Once Docker was ready, I pulled down the Immauss OpenVAS container, which made setup much faster than building from scratch. Running the container mapped OpenVAS to port 443 on my machine, so I could open the web interface at https://127.0.0.1
. After logging in with the default credentials, I was greeted by the Greenbone Security Assistant (GSA) dashboard — and ready to launch my first scan.




OpenVAS makes you walk through a handful of setup steps — like defining a target, configuring a task, and choosing a scan type. Once I had those in place, I finally got to hit Start Scan.

This was my very first OpenVAS task. I named it My First Task and chose the "Full and fast" scan config. The scan ran sequentially across hosts, and I let it apply overrides. At this point, the scan had just started — you can see the status bar at 2%.

Here's the finished task summary. The scan lasted 8 minutes 27 seconds, producing 26 total results. From here, I could dive into each vulnerability in more detail, review suggested fixes, and prioritize which ones to patch first.

The scan finished with a total of 26 findings. The majority were low-severity or logs, with 1 medium vulnerability.

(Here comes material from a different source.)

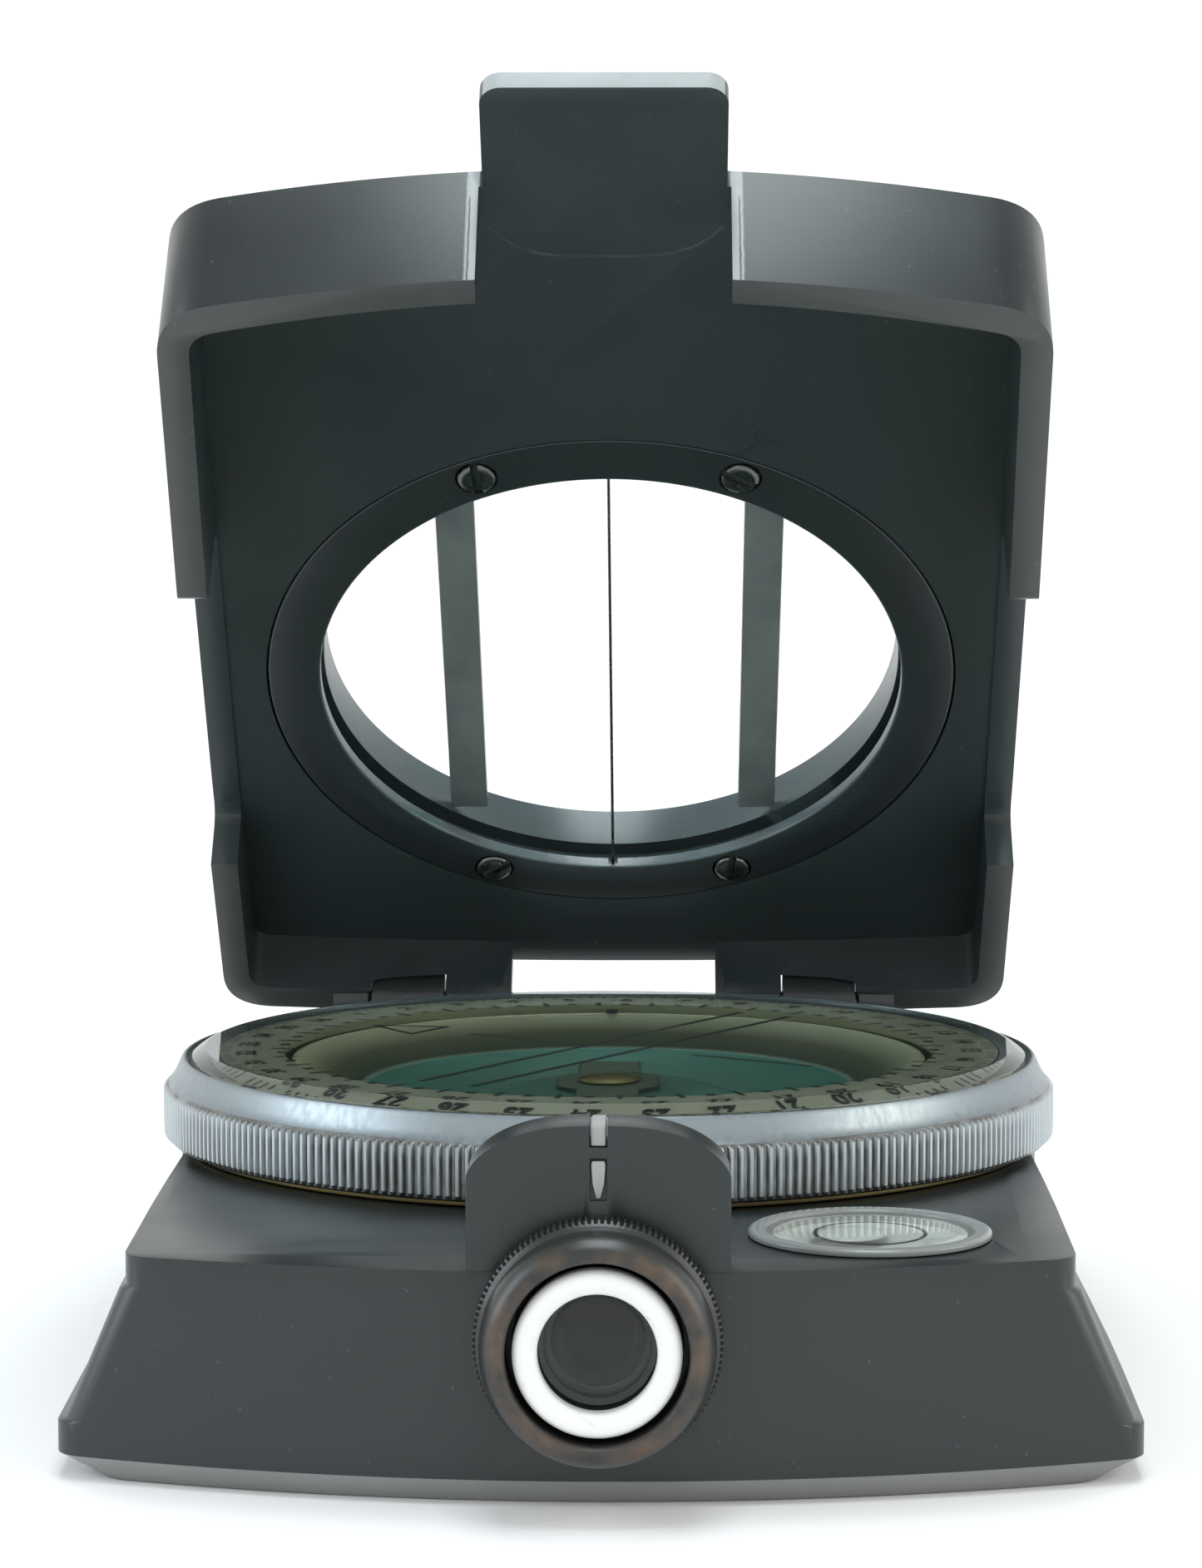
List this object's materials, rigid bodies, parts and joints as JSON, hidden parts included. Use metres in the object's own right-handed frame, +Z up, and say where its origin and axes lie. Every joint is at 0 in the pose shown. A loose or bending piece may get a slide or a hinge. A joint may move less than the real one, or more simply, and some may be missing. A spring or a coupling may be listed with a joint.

The dashboard shows:
- A pie chart of severity classes
- A bar chart of vulnerabilities by CVSS score
- A word cloud of common terms (SSL/TLS popped up a lot in mine) This kind of visualization helps you quickly spot patterns.

This was one of the biggest eye-openers of my scan. OpenVAS flagged a critical vulnerability (CVSS 10.0): the system was using default credentials (admin:admin
).
- Impact: If left unpatched, an attacker could log in with these defaults and completely control the system.
- Solution: Change the default password immediately. It's a textbook example of why hardening even a fresh install is so important.
Seeing a CVSS 10 flagged on my very first scan really brought home why default credentials are such a big risk — and why even 'basic' hygiene steps can make or break security.
Wrap up
Running this first vulnerability scan with OpenVAS was such a proud moment for me. Up until now, most of my cybersecurity learning has been theory — reading about CVEs, CVSS, and scanning tools. Finally getting hands-on, setting up the environment, running the scan, and seeing real vulnerabilities pop up (including a critical CVSS 10!) made everything feel real. I can't wait to keep practicing, dive deeper into authenticated scans, and learn how to remediate the issues I find. This is just the beginning, but every lab like this makes me feel one step closer to becoming the security analyst I want to be. Theory is great, but this lab reminded me: nothing beats hands-on practice.